6. The antenna radiation device according to claim 5, wherein the first switch, the second switch, and the third switch comprise diodes.

7. The antenna radiation device according to claim 1, wherein the inverter comprises a first inverting segment, a first in-phase segment, a second inverting segment, a second in-phase segment, a third inverting segment, a third in-phase segment, a fourth inverting segment, and a fourth in-phase segment connected in sequence; and

wherein the phase-modulating branch is connected in parallel to the second in-phase segment.

8. The antenna radiation device according to claim 1, wherein the first radiation unit comprises a first branch, a second branch, and a third branch;

wherein the first branch and the second branch extend in the first direction, and the third branch extends in the second direction;

wherein one end of the third branch is connected to the middle part of the first branch, and the other end is connected to the middle part of the middle of the second branch; and

wherein the feed point is arranged at a midpoint of the third branch.

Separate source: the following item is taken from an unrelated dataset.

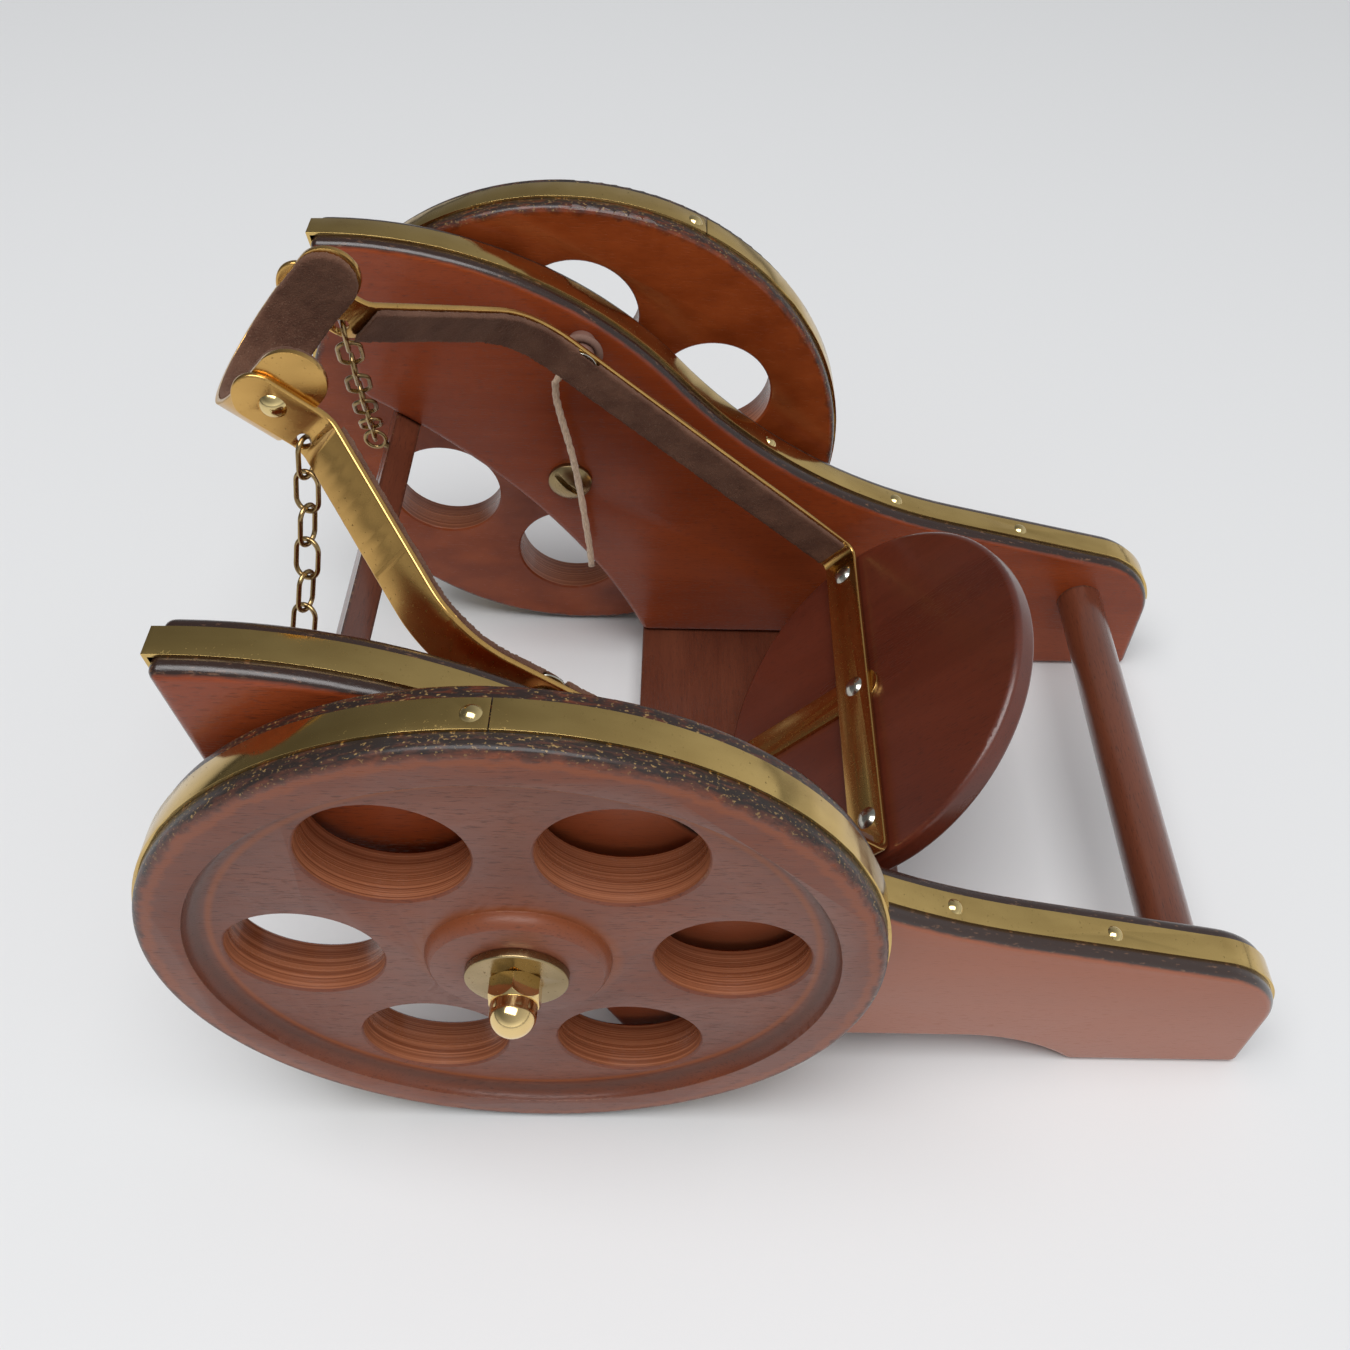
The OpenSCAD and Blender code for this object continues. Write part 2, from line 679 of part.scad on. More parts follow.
module neck_band() {
    color("goldenrod") in_cradle() translate([0, -neck_off, 0]) difference() {
        neck_shape(neck_r - neck_t, neck_r, neck_up);
        translate([-rivet_s, -neck_r - 1, 0]) along_y() cylinder(h = 2 * neck_r + 2, r = rivet_r + fit_gap);
    }
}

module neck_rivets() {
    color("gold") in_cradle()
        for (side = [-1, 1])
            on_side(side) translate([-rivet_s, arm_end_y(side) + arm_t / 2, 0]) along_y()
                round_pin(2.6, 1.4, rivet_r, arm_t + neck_t);
}

module neck_lining() {
    color("dimgray") in_cradle() translate([0, -neck_off, 0])
        neck_shape(neck_r - neck_t - suede_t, neck_r - neck_t, neck_up - 0.8);
}

// ---- suede on the inner faces of the arms ----
lining_w = arm_w - 0.8;
lining_from = 1;             // the lining starts this far after the first bend
lining_stop = 4;             // and stops this many degrees before the end of the last one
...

9. The antenna radiation device according to claim 1, wherein the second radiation unit comprises a first strip segment, a trapezoidal segment, a rectangular segment, and a second strip segment sequentially connected in a direction away from the feed point; and

wherein a centerline of the first strip segment and a centerline of the second strip segment are not on the same axis.

10. The antenna radiation device according to claim 9, wherein the third radiation unit comprises a third strip segment; and

wherein a centerline of the third strip segment is on the same axis as the centerline of the second strip segment.

11. The antenna radiation device according to claim 1, wherein the antenna radiation device is arranged on one side of a dielectric plate.

12. An antenna comprising:

an antenna radiation device according to claim 5; and

a control unit configured to send a trigger signal to the first switch, the second switch and the third switch to switch the antenna radiation device among the first mode, the second mode and the third mode.